Glean Raises $260M Series F at $4.6B to Scale Enterprise AI Search
Glean has closed a $260 million Series F round at a $4.6 billion valuation, with plans to expand its agentic work assistant and deepen integrations across enterprise data sources.
Original sourceGlean, the enterprise AI search platform founded in 2019, announced a $260 million Series F funding round that values the company at $4.6 billion. The round brings Glean's total funding to over $600 million. The company connects to more than 100 enterprise data sources — Slack, Google Drive, Salesforce, Confluence, and others — to surface relevant information across a company's entire knowledge base using a unified search and assistant interface.

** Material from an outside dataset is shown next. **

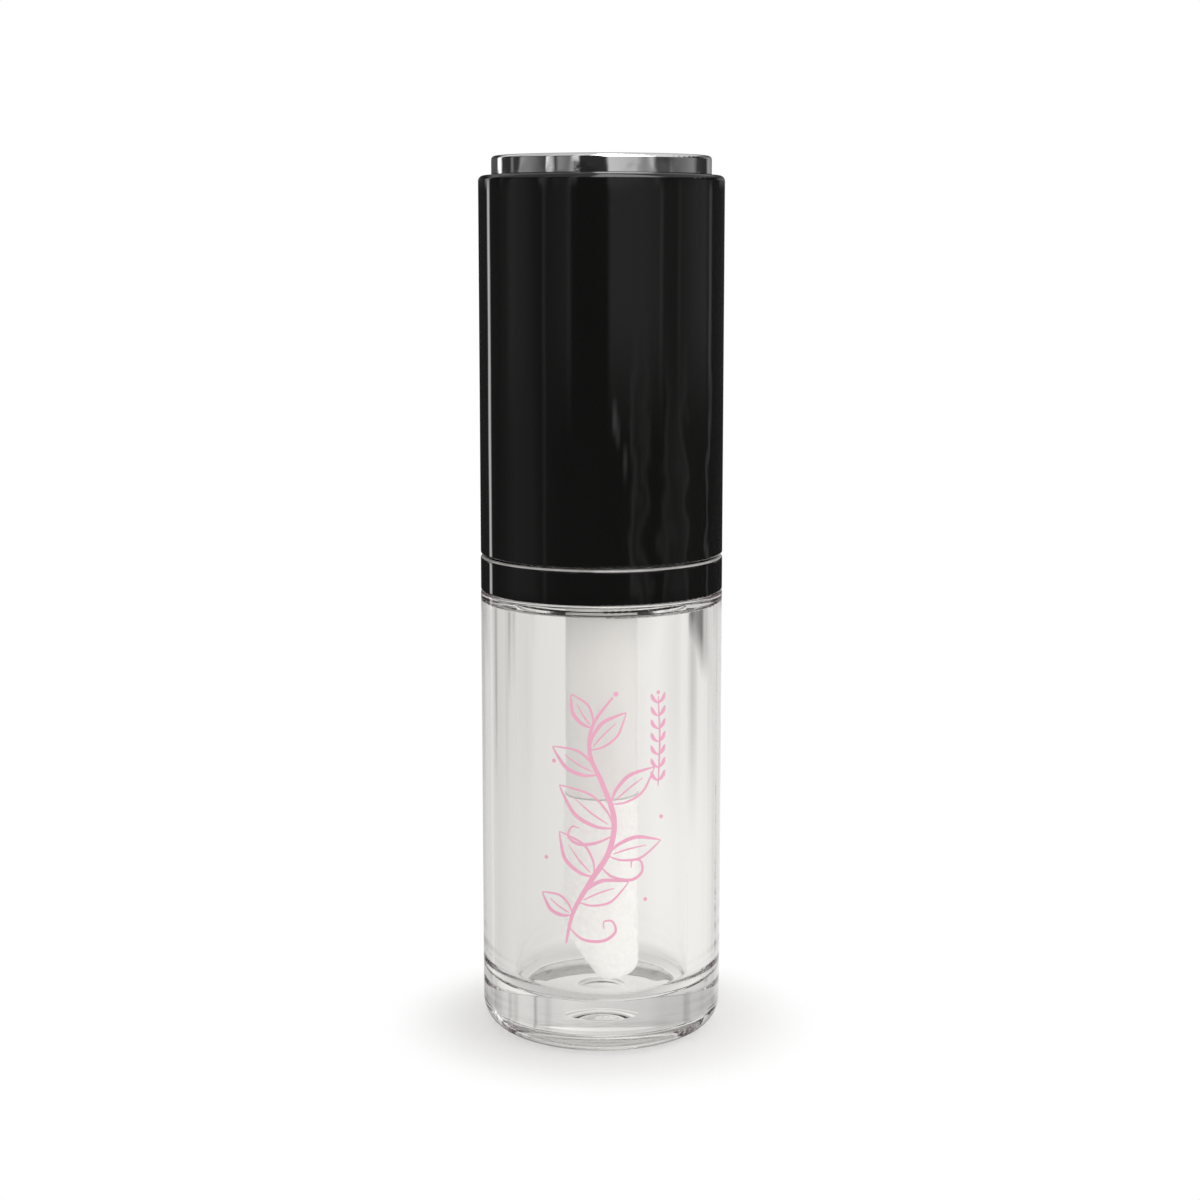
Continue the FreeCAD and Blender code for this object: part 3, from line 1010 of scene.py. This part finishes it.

The funding will be directed toward expanding Glean's agentic capabilities, which allow the platform to take actions across connected tools rather than just retrieve information. The company positions this as a shift from search to a broader work assistant that can reason across data, draft responses, and automate routine workflows. Deeper integrations with enterprise data pipelines are also on the roadmap.
Glean competes in a crowded space that includes Microsoft Copilot (deeply embedded in Microsoft 365), Google Workspace's built-in AI features, and a range of point solutions like Notion AI and Guru. Its differentiation has been cross-platform search depth — connecting heterogeneous enterprise tool stacks that Microsoft and Google don't fully index — and a permissions-aware retrieval layer that respects existing access controls. Whether that wedge remains defensible as platform players expand their own AI-native search is the central strategic question the $260M is meant to answer.
Panel Takes
The Founder
Business & Market
“The buyer here is the CIO or VP of IT writing from an enterprise software budget — that's a real, recurring check, and Glean has clearly been cashing it to reach this valuation. The moat claim rests on cross-platform connector depth and permissions-aware retrieval, which is genuine workflow lock-in once you've mapped 100 data sources to your org chart. The existential stress test is straightforward: Microsoft Copilot ships this for free inside M365 for any org that's already standardized there, which describes most of Glean's target market — the $260M better be buying speed on the agentic layer before that gap closes.”
The Skeptic
Reality Check
“The specific scenario where Glean breaks is any org that's already 80% on Microsoft 365 or Google Workspace — Microsoft Copilot and Google Gemini for Workspace both index their native data stores natively, and the incremental value of a third-party connector layer shrinks fast once the platform players finish their roadmaps. The $4.6B valuation implies Glean can survive that collision, but I haven't seen the retention and expansion metrics that would confirm it. My prediction: Microsoft ships a Copilot connector marketplace that undercuts Glean's integration moat within 18 months, and the real question is whether Glean's agentic layer is differentiated enough by then to justify the price delta — right now, that's a bet, not a fact.”
The Futurist
Big Picture
“The thesis here is falsifiable: enterprise knowledge is too fragmented across heterogeneous SaaS stacks for any single platform vendor to own retrieval, so a neutral cross-stack layer accrues permanent structural value. That bet pays off if SaaS sprawl continues and if platform consolidation stalls — both plausible, neither guaranteed. The second-order effect that nobody is talking about is what happens to enterprise knowledge management as a category when Glean's retrieval layer becomes the substrate: the vendors whose data Glean indexes lose direct user relationships with the query layer, which is a slow but real erosion of their own AI feature value. Glean is riding the enterprise SaaS fragmentation trend and is on-time, not early — the risk is that the consolidation wave it's betting against arrives faster than the agentic layer matures.”
The PM
Product Strategy
“The job-to-be-done is clean in the search phase: find the thing that exists somewhere in the company's tool stack without knowing where it lives. That's a real, daily frustration with a clear hire. The agentic expansion is where the product focus problem starts — 'reason across data, draft responses, and automate workflows' is three different jobs, and each one has a completion bar that's much harder to clear than search. The product bet that will determine whether this funding was well-spent is whether Glean can ship agentic workflows that are complete enough to replace existing automation tools, not just demo well alongside them.”